**EXERCISE BRIEF:**
Go through the listing and pick out each line with the word "image" in it.

**RECORD EXCERPTS:**
* BEGIN *
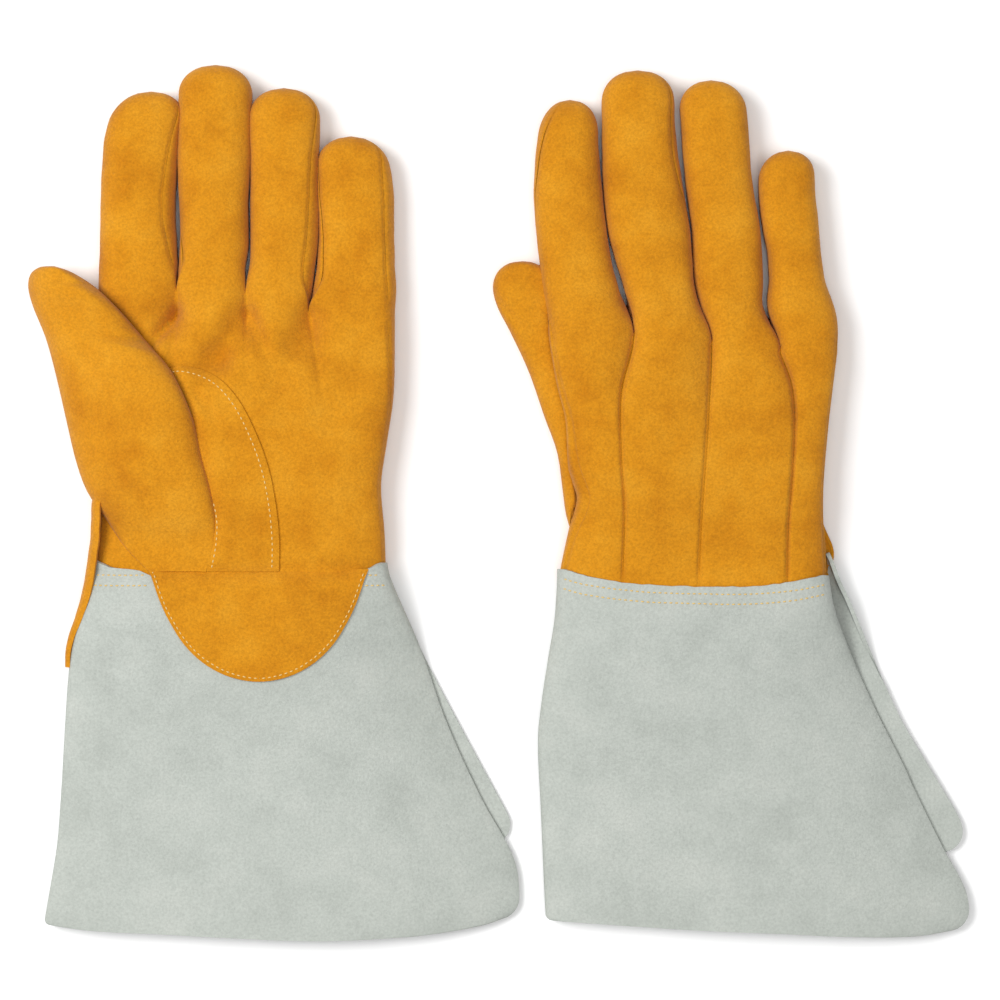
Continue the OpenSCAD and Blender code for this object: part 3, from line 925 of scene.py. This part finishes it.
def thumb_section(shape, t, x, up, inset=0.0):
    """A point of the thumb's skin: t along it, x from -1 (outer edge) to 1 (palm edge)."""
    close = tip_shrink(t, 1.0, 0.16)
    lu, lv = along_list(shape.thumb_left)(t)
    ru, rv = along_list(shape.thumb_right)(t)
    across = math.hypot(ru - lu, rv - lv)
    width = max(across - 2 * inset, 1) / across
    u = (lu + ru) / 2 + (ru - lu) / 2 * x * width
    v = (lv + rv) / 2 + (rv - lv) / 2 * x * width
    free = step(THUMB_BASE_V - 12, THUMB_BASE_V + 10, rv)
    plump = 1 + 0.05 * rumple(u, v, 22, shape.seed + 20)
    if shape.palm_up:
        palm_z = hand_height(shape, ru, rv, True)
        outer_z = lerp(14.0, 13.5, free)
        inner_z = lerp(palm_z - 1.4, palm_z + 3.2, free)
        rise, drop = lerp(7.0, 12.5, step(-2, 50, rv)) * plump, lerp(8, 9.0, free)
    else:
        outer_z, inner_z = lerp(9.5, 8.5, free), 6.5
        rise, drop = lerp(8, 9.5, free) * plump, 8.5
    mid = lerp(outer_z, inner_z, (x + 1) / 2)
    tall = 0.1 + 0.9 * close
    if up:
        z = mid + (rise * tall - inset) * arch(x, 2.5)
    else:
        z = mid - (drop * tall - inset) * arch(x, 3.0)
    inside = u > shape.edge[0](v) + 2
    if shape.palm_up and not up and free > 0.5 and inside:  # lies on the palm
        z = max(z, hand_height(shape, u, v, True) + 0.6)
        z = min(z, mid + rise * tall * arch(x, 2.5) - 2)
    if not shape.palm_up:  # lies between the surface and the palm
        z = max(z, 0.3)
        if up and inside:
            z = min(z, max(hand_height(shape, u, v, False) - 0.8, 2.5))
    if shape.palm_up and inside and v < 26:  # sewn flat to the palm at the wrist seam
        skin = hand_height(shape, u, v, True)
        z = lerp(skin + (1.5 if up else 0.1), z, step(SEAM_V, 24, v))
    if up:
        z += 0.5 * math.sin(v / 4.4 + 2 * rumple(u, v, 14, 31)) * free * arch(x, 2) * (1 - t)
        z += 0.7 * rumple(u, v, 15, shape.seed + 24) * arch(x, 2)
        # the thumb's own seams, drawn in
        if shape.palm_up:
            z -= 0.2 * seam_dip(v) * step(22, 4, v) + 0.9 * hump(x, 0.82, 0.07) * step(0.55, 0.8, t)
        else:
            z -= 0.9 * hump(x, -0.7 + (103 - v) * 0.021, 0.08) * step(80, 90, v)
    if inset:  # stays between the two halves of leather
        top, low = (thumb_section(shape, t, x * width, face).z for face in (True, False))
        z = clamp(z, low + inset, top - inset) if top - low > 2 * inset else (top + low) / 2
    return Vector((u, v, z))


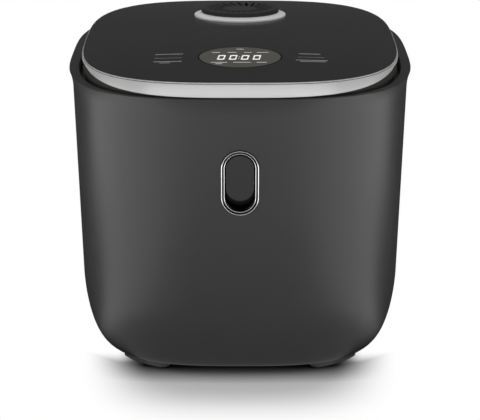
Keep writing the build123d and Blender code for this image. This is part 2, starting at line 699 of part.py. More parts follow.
* END *
* BEGIN *
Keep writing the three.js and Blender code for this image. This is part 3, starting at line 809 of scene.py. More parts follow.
* END *
**RIGHT ANSWER:**
Keep writing the build123d and Blender code for this image. This is part 2, starting at line 699 of part.py. More parts follow.
Keep writing the three.js and Blender code for this image. This is part 3, starting at line 809 of scene.py. More parts follow.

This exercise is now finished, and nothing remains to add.